§ Short task
From the listing below, select every line where the word "bodies" appears.

§ Collected data
-- Begin --
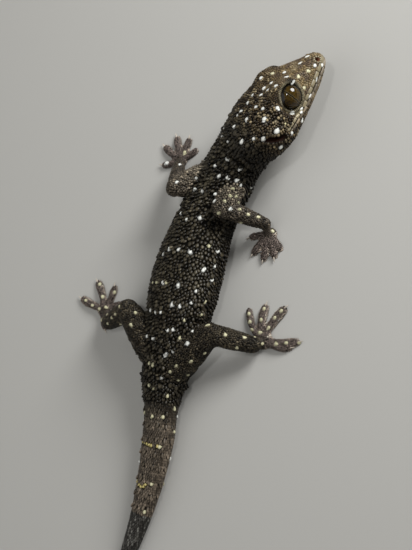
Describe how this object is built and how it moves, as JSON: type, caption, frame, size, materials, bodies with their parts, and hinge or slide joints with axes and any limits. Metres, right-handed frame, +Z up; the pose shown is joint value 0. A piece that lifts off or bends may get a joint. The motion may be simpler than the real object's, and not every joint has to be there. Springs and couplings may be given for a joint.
{
  "type": "tokay gecko",
  "caption": "Life-size still model of a dark, white-spotted tokay gecko lying on its belly, legs folded out, head turned and tilted, with a regrown tail end.",
  "frame": {"origin": "on the belly's resting flat, under the middle of the trunk, at floor level", "axes": "+Y toward the head along the trunk, +X toward the animal's right side, +Z up; the floor is the plane z = 0"},
  "size_m": [0.1, 0.2426, 0.0274],
  "materials": {
    "skin": "matte granular skin, near black with white spots",
    "eye": "wet gloss over a dark olive-brown iris"
  },
  "bodies": {
    "root": {"head": "skin", "eye_left": "eye", "eye_right": "eye", "neck": "skin", "torso": "skin", "tail": "skin", "tail_regrown": "skin", "upper_arm_left": "skin", "forearm_left": "skin", "hand_left": "skin", "upper_arm_right": "skin", "forearm_right": "skin", "hand_right": "skin", "thigh_left": "skin", "shin_left": "skin", "foot_left": "skin", "thigh_right": "skin", "shin_right": "skin", "foot_right": "skin"}
  },
  "joints": []
}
-- End --
§ Response to this exercise
Describe how this object is built and how it moves, as JSON: type, caption, frame, size, materials, bodies with their parts, and hinge or slide joints with axes and any limits. Metres, right-handed frame, +Z up; the pose shown is joint value 0. A piece that lifts off or bends may get a joint. The motion may be simpler than the real object's, and not every joint has to be there. Springs and couplings may be given for a joint.
  "bodies": {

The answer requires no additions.